What are you doing next for the ‘Our Future, Our Choice’ project?

So, that’s why young people need to speak out, because it is their future at stake, and that’s why ‘Our Future, Our Choice’ has been touring the country speaking to Brexit voters and mobilising young people across the country. This week we’re going to be in parliament on the 27th, we’re going to be filling the halls with the parliament takeover which you can sign up to on our website. Basically, young people should speak to their MP. You can basically just walk in to parliament and demand to speak to your MP, and tell them that the only way out of this is a people’s vote. A referendum where people get to choose whether or not the Brexit that has been negotiated is right for their futures and whether or not they actually want to put a stop to this is needed so we can actually get to work on fixing the main issues in the country, many of which led to people voting for Brexit in the first place.

Conclusion: What happens next?

By Lowri Pitcher

The withdrawal agreement must return to the House of Commons and be voted on by March 12. It is unlikely that the deal will pass (given that the possibility of extending Article 50 is now being widely discussed). If the withdrawal agreement is rejected then Theresa May will move to hold a vote on whether MPs will accept a no-deal Brexit.
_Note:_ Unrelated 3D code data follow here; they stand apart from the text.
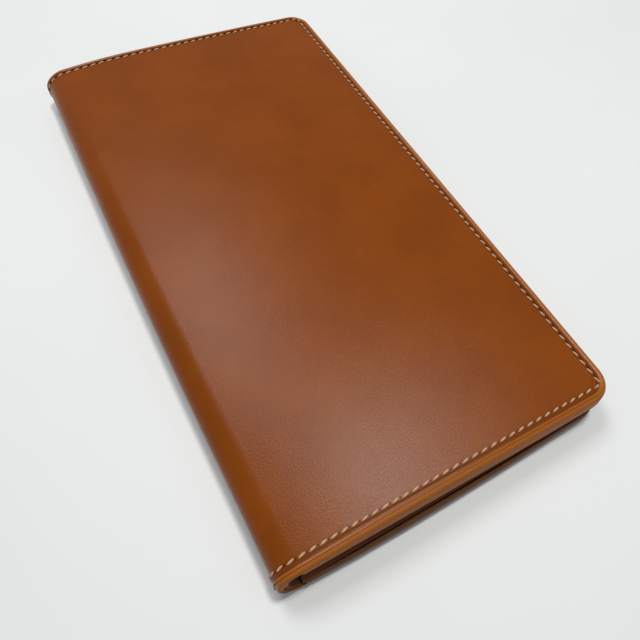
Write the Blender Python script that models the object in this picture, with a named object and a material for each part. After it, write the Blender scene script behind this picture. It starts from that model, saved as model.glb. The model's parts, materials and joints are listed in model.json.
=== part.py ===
"""Long bifold leather wallet, closed, lying on its back cover.

The spine is the long edge at -X, the two covers open like a book's at +X, and the length runs
along Y.  One sheet of leather wraps back cover, spine and front cover, and is lined.  Inside each
cover a slip panel leaves a full-length note pocket that is entered from the fold, and a column of
overlapping card pockets is sewn on that panel with its mouths towards +Y.  The leather springs at
the fold, so the closed wallet is thickest at the spine and the front cover slopes down from it.
"""
import math

import bmesh
import bpy
from mathutils import Matrix, Vector

MM = 0.001

# Overall sizes, in millimetres
COVER_LENGTH = 184.0
CLOSED_WIDTH = 98.0
BACK_SETBACK = 1.0
FRONT_CORNER_RADIUS = 6.5
BACK_CORNER_RADIUS = 7.5

# Leather and lining thicknesses
COVER_LEATHER = 1.6
LINING = 0.3
PANEL_LEATHER = 0.5
POCKET_LEATHER = 0.4
EDGE_ROUND = 0.5

# Clearances between pieces that touch in the real wallet
LAYER_GAP = 0.3
FOLD_GAP = 0.3

# Air between the closed halves, beside the fold and at the open edge
SPINE_AIR = 3.0
EDGE_AIR = 0.8

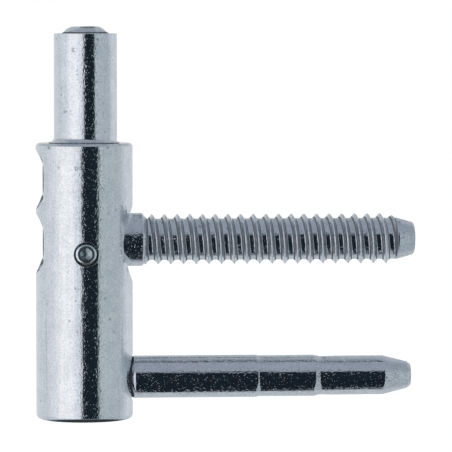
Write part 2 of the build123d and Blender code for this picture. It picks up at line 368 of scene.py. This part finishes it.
pin_low, pin_high = box_in_mm("hinge_pin")
button_top, button_height = pin_high[2], 1.5
pin_top = button_top - button_height
pin_radius, foot_radius = 6.5, 0.9
flange_radius, flange_foot = (pin_high[1] - pin_low[1]) / 2, barrel_high[2]
bore_wall, groove_depth, groove_half = 4.0, 1.02, 2.2
shank_radius, shank_foot, shank_edge = barrel_radius - bore_wall, pin_low[2], 0.6
groove_radius = shank_radius - groove_depth
pin_steps = 96

shank = eased(
    [(0.2, shank_foot), (shank_radius - shank_edge, shank_foot), (shank_radius, shank_foot + shank_edge),
     (shank_radius, lock_z - groove_half), (groove_radius, lock_z - groove_half),
     (groove_radius, lock_z + groove_half), (shank_radius, lock_z + groove_half),
     (shank_radius, flange_foot), (flange_radius, flange_foot), (flange_radius, -foot_radius)], 0.06)
sweep = np.linspace(math.radians(84), 0, 12)
flare = np.stack((pin_radius + foot_radius * (1 - np.cos(sweep)), -foot_radius * np.sin(sweep)), axis=-1)
button = eased(
    [(pin_radius, 0.3), (pin_radius, pin_top), (4.95, pin_top - 0.02), (4.75, pin_top + 0.12),
     (4.46, pin_top + 0.34), (4.25, pin_top + 0.56), (4.10, pin_top + 0.77), (3.86, pin_top + 0.98),
     (3.45, pin_top + 1.20), (2.95, button_top - 0.06), (2.2, button_top - 0.01),
     (0.3, button_top - 0.1)], 0.16)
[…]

This is unlikely to pass as MPs have already indicated that a no-deal Brexit is their least preferred option. If MPs reject leaving with a no-deal, then the government will propose a vote on extending Article 50 for a limited time period. This may gain a majority in the Commons, though many are concerned about the limit of this extension.

Even in the event of extending Article 50, there is no clear consensus among politicians, and indeed the general public, as is demonstrated above, about what type of Brexit is best for UK; although while such resolute and divisive opinions remain, a resolution to the Brexit debate looks quite unlikely.